Exercise brief:
Reproduce exactly the lines from the top of the records below through the line holding "return centre +".
§ §
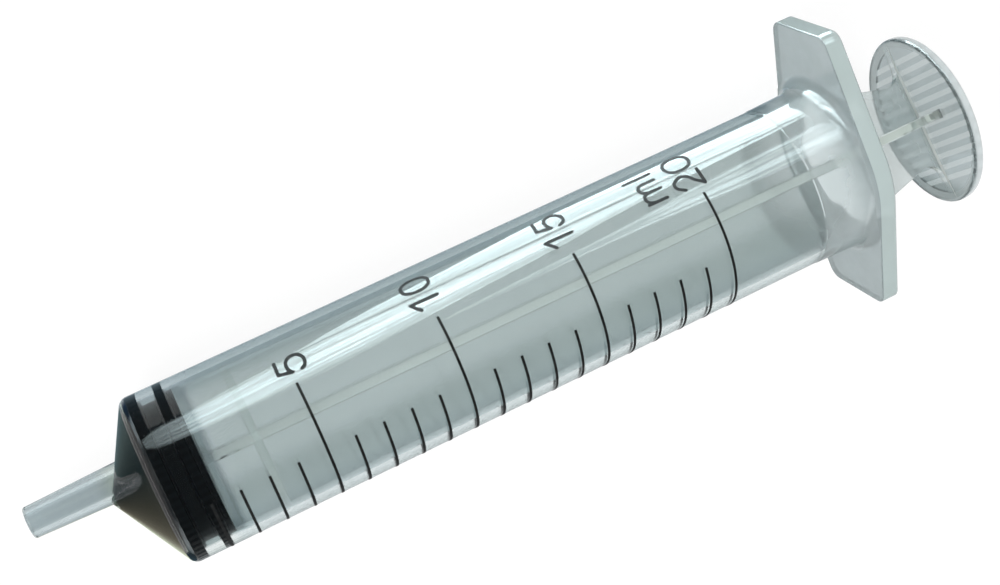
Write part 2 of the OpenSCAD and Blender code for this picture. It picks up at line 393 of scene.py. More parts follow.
def on_shoulder(lean, turn):
    """A place on the round edge between barrel and end cone, leaning towards the tip."""
    normal = Vector((-math.sin(lean), 0, 0)) + around_axis(turn) * math.cos(lean)
    centre = Vector((SHOULDER_X, 0, 0)) + around_axis(turn) * (BARREL_R - SHOULDER_R)
    return centre + normal * SHOULDER_R, normal


def on_tip(x, turn):
    normal = (around_axis(turn) + Vector((-TIP_TAPER, 0, 0))).normalized()
    r = TIP_END_R + (x - TIP_END_X) * TIP_TAPER
    return Vector((x, 0, -TIP_OFFSET)) + around_axis(turn) * r, normal


def mirrored(surface_place, distance):
    place, normal = surface_place
    view = (CAMERA_PLACE - place).normalized()
    return place + (2 * normal.dot(view) * normal - view) * distance


def barrel_rows(path, distance, rows=40, steps=10):
    """Rows of card points from (x, lowest s, highest s), evenly spaced along x."""
    out = []
    for i in range(rows + 1):
        x = path[0][0] + (path[-1][0] - path[0][0]) * i / rows
        k = max(j for j in range(len(path) - 1) if path[j][0] <= x)
        (xa, la, ha), (xb, lb, hb) = path[k], path[k + 1]
        t = min((x - xa) / (xb - xa), 1)
        low, high = la + (lb - la) * t, ha + (hb - ha) * t
        places = [on_barrel(x, low + (high - low) * j / steps) for j in range(steps + 1)]
        out.append([mirrored(place, distance) for place in places])
    return out


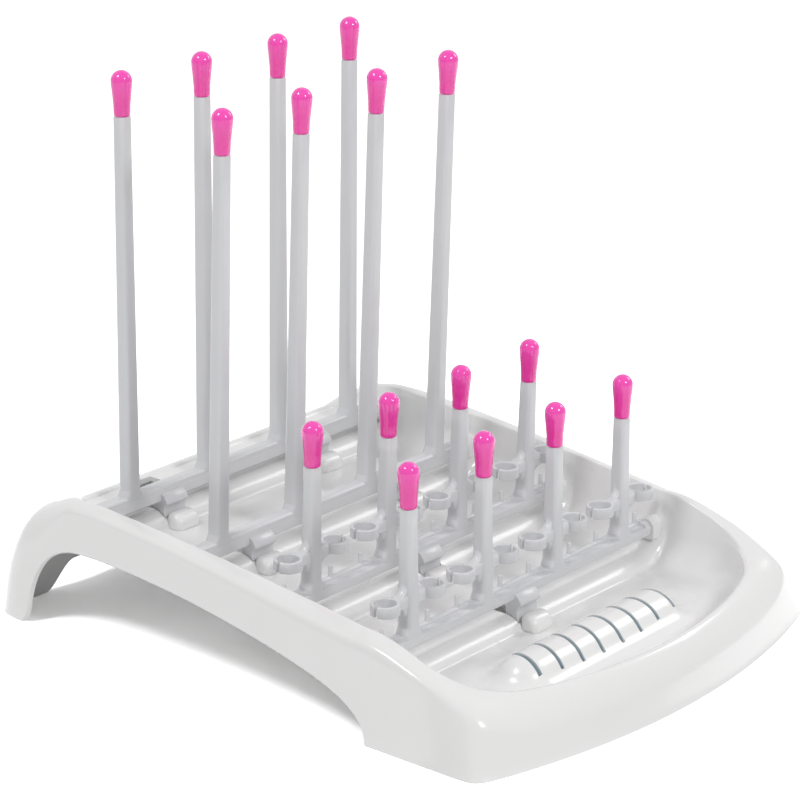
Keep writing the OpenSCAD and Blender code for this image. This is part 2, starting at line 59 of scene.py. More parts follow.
# Frame sizes in millimetres
ROWS = ("rear_tall", "front_tall", "rear_short", "front_short")
BAR_Y = (129.5, 63.2, -3.1, -69.4)
BAR_Z = (61.2, 51.8, 41.1, 33.7)
ROW_LEAN = (1.3, 2.7, 1.9, 0.5)
PANEL_DROP = 19.2
PANEL_Z = tuple(z - PANEL_DROP for z in BAR_Z)
PEG_X = (-90.0, -30.0, 30.0, 90.0)
TALL_FOOT_X = (-62.0, 58.0)
FOOT_DROP, FOOT_LONG, FOOT_WIDE, FOOT_OUT = 20.0, 12.5, 16.8, 3.0
FOOT_ROOM, STOP_GAP, HEEL_R = 0.6, 0.3, 6.0
BAR_ROOM, BAR_END_ROOM, SLOT_PAST = 0.5, 0.1, 5.2
PEG_FLARE, FLARE_HIGH = 1.6, 3.52
SPIGOT_R, SPIGOT_HIGH = 2.6, 13.0
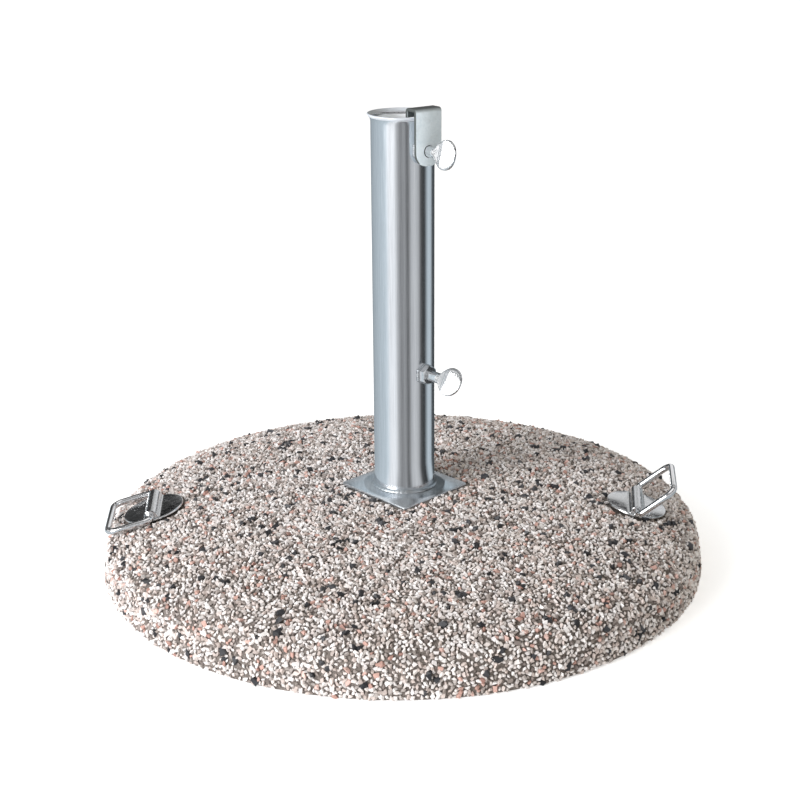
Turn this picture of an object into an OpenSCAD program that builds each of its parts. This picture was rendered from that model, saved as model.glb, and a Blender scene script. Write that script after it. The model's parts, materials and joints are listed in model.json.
§ §
Final result:
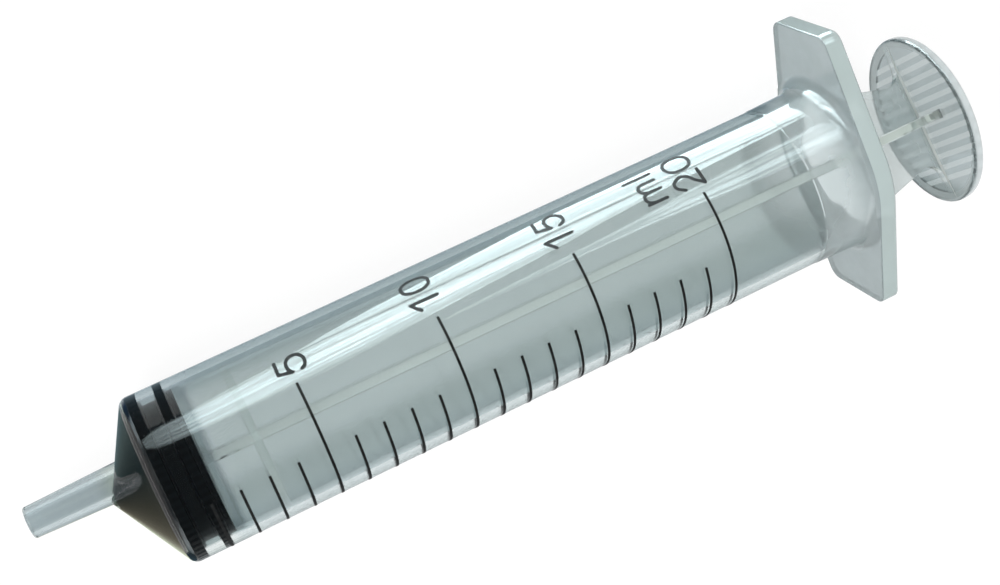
Write part 2 of the OpenSCAD and Blender code for this picture. It picks up at line 393 of scene.py. More parts follow.
def on_shoulder(lean, turn):
    """A place on the round edge between barrel and end cone, leaning towards the tip."""
    normal = Vector((-math.sin(lean), 0, 0)) + around_axis(turn) * math.cos(lean)
    centre = Vector((SHOULDER_X, 0, 0)) + around_axis(turn) * (BARREL_R - SHOULDER_R)
    return centre + normal * SHOULDER_R, normal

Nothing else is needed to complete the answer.